Soltar kilómetros. En mi caso, el punto más lejano que he marcado en el mapa no lo es tanto. Más distancia hay con el Caribe . Mentalmente, sin embargo, parece un mundo: sobrepasar el Círculo Polar Ártico. Y sigue estando, al menos, fuera de lo cómodo, tan arriba como para que asumas con buen talante la concatenación de retrasos, algún vuelo perdido, las horas de espera. Qué menos, si puedes saludar al Maelstrom desde el barco.

Imagino que las islas Lofoten fueron el secreto mejor guardado de los afortunados vikingos que se toparon con ellas. Según te aproximes, son el Muro del Norte, una pared antipática que invita a darse la vuelta. Al otro lado, sin embargo, lo que encuentras es un refugio idílico: el archipiélago se come entera la Corriente del Golfo; no hay otro lugar a esa latitud con temperaturas tan suaves. Los afortunados vikingos se toparon también con un importante banco de bacalao, y desde entonces proceden, con disciplina encomiable, a apestar el ambiente.

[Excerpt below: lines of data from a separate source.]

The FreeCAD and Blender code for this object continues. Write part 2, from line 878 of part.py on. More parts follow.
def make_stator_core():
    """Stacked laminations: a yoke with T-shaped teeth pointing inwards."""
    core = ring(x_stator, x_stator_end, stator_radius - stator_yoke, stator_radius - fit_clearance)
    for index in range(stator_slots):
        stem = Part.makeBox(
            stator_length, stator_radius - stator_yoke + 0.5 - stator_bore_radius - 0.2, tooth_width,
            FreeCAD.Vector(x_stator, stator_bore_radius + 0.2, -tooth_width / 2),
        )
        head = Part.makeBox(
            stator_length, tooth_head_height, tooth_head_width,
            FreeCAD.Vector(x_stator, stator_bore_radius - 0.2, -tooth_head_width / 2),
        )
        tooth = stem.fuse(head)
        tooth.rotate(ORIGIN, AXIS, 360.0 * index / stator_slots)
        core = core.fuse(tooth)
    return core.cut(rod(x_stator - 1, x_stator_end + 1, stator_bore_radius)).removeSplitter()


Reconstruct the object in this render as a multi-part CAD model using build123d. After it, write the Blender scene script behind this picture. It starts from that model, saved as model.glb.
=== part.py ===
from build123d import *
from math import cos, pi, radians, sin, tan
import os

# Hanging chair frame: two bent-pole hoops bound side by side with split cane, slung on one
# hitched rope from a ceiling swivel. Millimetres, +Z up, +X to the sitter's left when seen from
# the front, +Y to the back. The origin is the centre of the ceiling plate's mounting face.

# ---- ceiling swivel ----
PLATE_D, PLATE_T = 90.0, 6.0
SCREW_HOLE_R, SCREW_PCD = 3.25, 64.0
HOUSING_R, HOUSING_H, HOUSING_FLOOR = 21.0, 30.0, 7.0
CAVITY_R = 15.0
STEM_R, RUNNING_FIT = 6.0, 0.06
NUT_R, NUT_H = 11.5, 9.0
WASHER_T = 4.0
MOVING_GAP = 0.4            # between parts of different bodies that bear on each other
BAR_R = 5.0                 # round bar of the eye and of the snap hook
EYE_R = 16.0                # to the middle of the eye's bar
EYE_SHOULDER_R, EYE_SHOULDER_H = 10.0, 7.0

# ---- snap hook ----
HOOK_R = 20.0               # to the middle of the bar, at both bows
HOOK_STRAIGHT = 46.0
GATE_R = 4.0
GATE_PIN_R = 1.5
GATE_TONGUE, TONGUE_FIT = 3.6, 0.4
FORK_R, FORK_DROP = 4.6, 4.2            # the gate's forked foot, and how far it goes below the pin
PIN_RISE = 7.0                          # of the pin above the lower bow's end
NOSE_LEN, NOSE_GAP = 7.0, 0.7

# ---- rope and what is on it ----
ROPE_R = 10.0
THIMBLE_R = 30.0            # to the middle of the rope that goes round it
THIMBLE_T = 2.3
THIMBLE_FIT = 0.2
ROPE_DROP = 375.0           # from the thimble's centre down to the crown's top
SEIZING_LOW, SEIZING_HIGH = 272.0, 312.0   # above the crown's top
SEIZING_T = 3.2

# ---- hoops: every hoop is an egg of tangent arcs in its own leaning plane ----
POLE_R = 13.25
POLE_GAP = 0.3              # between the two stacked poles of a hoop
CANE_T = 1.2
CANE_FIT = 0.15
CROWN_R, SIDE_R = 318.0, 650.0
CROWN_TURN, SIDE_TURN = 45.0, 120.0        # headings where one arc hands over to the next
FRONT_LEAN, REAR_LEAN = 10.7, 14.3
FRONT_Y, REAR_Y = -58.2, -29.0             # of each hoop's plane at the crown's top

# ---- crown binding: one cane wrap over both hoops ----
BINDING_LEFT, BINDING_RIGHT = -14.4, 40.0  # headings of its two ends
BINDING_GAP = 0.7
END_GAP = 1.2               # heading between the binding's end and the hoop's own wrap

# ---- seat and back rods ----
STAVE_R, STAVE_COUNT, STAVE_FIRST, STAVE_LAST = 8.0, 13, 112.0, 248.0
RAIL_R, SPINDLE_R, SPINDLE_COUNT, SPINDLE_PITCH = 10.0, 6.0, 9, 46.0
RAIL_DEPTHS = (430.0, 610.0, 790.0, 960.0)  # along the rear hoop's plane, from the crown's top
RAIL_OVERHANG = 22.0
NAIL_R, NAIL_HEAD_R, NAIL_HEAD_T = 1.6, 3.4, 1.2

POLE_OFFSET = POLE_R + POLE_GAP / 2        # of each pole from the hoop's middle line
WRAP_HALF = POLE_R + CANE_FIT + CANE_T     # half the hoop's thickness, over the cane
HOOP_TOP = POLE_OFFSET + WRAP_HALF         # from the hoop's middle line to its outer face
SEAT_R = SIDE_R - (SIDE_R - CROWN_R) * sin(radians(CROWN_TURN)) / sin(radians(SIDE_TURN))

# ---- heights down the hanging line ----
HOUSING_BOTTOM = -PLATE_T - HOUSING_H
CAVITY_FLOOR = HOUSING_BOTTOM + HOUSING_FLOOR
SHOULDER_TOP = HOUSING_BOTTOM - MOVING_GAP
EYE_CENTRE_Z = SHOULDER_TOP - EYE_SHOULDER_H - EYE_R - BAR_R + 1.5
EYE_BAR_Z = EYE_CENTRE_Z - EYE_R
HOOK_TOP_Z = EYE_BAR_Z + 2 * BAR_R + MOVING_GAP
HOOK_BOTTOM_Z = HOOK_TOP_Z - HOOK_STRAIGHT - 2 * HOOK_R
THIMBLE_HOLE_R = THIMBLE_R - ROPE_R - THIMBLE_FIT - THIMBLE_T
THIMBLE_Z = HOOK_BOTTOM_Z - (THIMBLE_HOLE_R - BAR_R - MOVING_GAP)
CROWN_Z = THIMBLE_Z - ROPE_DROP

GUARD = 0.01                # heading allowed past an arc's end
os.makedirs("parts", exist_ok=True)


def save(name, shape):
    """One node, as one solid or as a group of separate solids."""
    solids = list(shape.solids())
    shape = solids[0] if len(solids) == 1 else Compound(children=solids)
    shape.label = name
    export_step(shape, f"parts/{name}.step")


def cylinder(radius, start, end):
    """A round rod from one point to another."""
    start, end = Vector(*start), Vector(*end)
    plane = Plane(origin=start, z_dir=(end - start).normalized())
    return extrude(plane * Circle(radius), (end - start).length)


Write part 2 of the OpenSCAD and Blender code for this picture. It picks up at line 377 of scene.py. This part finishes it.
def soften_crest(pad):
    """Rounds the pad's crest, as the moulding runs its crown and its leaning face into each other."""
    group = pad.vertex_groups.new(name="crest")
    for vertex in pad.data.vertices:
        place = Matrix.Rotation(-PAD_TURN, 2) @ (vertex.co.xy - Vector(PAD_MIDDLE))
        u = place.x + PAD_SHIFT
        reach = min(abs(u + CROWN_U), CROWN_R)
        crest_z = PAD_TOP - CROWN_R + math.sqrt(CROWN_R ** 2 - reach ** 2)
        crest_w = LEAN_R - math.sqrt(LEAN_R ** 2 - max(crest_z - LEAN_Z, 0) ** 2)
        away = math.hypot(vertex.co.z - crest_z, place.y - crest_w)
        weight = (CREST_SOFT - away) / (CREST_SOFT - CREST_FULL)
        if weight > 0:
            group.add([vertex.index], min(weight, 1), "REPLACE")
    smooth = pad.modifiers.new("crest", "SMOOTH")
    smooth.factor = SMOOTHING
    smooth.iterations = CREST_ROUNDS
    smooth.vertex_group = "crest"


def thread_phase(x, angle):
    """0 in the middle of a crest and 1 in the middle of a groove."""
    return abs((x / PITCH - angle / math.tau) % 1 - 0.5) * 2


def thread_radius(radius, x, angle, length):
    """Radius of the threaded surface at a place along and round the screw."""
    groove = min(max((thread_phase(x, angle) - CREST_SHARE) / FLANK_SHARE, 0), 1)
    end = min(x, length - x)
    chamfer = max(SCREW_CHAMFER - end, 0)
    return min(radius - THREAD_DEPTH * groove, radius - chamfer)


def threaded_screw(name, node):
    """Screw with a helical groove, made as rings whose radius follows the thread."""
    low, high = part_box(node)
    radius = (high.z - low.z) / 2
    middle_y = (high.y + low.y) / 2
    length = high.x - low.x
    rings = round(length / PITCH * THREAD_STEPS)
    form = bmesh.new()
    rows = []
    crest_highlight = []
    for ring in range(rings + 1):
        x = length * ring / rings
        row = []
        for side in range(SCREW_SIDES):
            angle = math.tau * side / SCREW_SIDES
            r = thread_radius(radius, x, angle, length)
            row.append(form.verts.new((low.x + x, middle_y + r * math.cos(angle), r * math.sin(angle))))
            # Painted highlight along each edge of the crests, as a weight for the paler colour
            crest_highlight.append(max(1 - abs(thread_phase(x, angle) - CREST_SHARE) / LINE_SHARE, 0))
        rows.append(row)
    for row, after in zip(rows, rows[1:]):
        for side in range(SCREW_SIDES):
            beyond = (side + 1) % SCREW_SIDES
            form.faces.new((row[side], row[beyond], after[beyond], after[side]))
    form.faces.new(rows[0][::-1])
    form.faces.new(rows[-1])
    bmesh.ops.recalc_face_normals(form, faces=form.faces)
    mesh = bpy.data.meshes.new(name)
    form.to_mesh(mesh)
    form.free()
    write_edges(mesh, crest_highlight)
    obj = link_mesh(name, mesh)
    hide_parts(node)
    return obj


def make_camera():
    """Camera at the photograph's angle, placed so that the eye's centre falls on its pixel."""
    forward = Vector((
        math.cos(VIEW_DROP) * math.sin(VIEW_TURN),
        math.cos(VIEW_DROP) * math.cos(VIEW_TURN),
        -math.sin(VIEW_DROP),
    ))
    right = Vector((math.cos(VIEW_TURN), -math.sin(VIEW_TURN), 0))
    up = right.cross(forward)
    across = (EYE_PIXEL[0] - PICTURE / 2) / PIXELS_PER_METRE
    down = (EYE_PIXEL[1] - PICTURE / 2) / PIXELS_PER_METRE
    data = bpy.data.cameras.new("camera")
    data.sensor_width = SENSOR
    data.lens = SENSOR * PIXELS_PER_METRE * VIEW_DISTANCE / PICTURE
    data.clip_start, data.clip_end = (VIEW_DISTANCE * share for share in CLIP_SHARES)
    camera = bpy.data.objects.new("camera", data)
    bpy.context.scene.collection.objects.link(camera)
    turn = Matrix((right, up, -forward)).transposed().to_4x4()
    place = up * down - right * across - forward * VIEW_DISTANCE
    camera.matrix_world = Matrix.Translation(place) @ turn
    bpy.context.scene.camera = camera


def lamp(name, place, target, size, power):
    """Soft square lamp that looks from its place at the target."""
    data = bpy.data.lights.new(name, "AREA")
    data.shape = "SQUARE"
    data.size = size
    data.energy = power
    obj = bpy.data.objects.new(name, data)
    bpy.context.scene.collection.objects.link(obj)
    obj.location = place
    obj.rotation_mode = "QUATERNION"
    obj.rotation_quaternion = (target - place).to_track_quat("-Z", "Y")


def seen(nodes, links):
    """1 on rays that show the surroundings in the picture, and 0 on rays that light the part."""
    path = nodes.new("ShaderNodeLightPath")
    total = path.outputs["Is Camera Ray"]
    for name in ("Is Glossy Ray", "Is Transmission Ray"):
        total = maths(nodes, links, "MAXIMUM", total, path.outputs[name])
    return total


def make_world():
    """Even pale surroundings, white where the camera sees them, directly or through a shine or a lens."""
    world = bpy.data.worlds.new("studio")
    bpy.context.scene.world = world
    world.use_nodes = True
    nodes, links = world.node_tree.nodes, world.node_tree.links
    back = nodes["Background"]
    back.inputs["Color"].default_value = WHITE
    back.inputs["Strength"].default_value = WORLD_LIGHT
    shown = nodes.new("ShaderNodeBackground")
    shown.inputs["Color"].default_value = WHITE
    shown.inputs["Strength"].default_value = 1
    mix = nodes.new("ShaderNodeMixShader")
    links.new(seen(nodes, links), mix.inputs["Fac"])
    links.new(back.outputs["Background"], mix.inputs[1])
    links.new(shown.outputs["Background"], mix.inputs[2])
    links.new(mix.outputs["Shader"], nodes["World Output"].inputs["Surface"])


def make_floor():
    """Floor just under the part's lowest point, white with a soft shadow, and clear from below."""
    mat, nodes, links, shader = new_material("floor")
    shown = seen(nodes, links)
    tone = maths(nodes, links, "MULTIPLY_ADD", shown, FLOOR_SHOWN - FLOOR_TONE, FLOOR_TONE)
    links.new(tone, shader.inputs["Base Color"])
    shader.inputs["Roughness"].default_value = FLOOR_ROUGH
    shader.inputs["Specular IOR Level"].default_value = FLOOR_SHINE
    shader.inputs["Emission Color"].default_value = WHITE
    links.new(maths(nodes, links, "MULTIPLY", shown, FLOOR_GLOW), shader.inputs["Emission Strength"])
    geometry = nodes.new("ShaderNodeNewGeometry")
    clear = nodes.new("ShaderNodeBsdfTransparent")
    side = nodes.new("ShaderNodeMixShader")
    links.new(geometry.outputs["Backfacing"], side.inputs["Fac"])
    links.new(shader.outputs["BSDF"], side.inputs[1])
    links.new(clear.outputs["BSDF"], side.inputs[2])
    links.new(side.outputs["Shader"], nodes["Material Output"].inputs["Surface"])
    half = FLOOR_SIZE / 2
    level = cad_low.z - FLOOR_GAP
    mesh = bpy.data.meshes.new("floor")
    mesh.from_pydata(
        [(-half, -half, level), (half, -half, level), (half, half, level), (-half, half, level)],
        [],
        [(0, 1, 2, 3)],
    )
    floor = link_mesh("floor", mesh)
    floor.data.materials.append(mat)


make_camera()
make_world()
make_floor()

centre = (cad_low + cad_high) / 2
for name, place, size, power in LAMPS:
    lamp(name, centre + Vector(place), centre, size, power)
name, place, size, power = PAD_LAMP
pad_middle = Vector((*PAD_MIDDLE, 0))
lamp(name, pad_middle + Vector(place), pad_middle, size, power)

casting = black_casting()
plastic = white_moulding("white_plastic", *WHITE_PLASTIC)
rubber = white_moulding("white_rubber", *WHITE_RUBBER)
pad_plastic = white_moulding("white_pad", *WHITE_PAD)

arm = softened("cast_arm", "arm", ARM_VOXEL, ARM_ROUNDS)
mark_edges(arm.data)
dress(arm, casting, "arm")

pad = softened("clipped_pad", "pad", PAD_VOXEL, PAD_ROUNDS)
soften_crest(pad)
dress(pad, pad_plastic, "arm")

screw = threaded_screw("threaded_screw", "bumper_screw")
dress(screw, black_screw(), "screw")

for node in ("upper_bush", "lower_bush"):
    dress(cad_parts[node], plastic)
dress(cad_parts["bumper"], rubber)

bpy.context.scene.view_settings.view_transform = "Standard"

Tiene que estar entre los destinos más bellos del mundo. Los colores del agua y de los lagos son sobrenaturales. Los fiordos se dedican a derrumbarte sin piedad. Las montañas te hablan, porque por supuesto que son gigantes que descansan y están a punto de desperezarse y pegarte un manotazo. Todo parece recién dibujado, recién recortado.

Las Lofoten sí que llevan tiempo ejerciendo como destino de turismo interior para los noruegos. Hasta ahora, sin embargo, no han sido un referente tan común fuera de Escandinavia. Cuando llegamos -antes de todo esto, antes del covid, y de la nueva crisis, y del colapso-, ya estaban construyendo en el puerto una súper terminal para súper turistas que -como nosotros, je- acudían desde la otra punta del continente, arrastrando sus maletas bajo la lluvia.

Ya de vuelta, mientras esperábamos el ferri, era algo sobre lo que reflexionar en aquella cabaña que servía de abrigo, y que no era ni una casa, ni una sala de espera, ni nada entremedias. Dos o tres estancias en penumbra con alguna mesa camilla, algunas sillas, objetos polvorientos -muñecos, boyas de cristal, cestas, cuadros inquietantes-. El lugar, en definitiva, donde los autóctonos te retienen y asesinan. Enfrente, en su reverso luminoso, una tienda de recuerdos de diseño estiloso, con una solicitada máquina de café. Esta última era el futuro: habrá crecido, sin duda, en gracia y dimensiones durante estos años. Y sí, compré unas postales. Y sí, deseé que las tormentas y el viento sigan exigiendo lo suyo en ese rincón del mundo. Que saludar al Maelstrom siga teniendo su espacio de incertidumbre.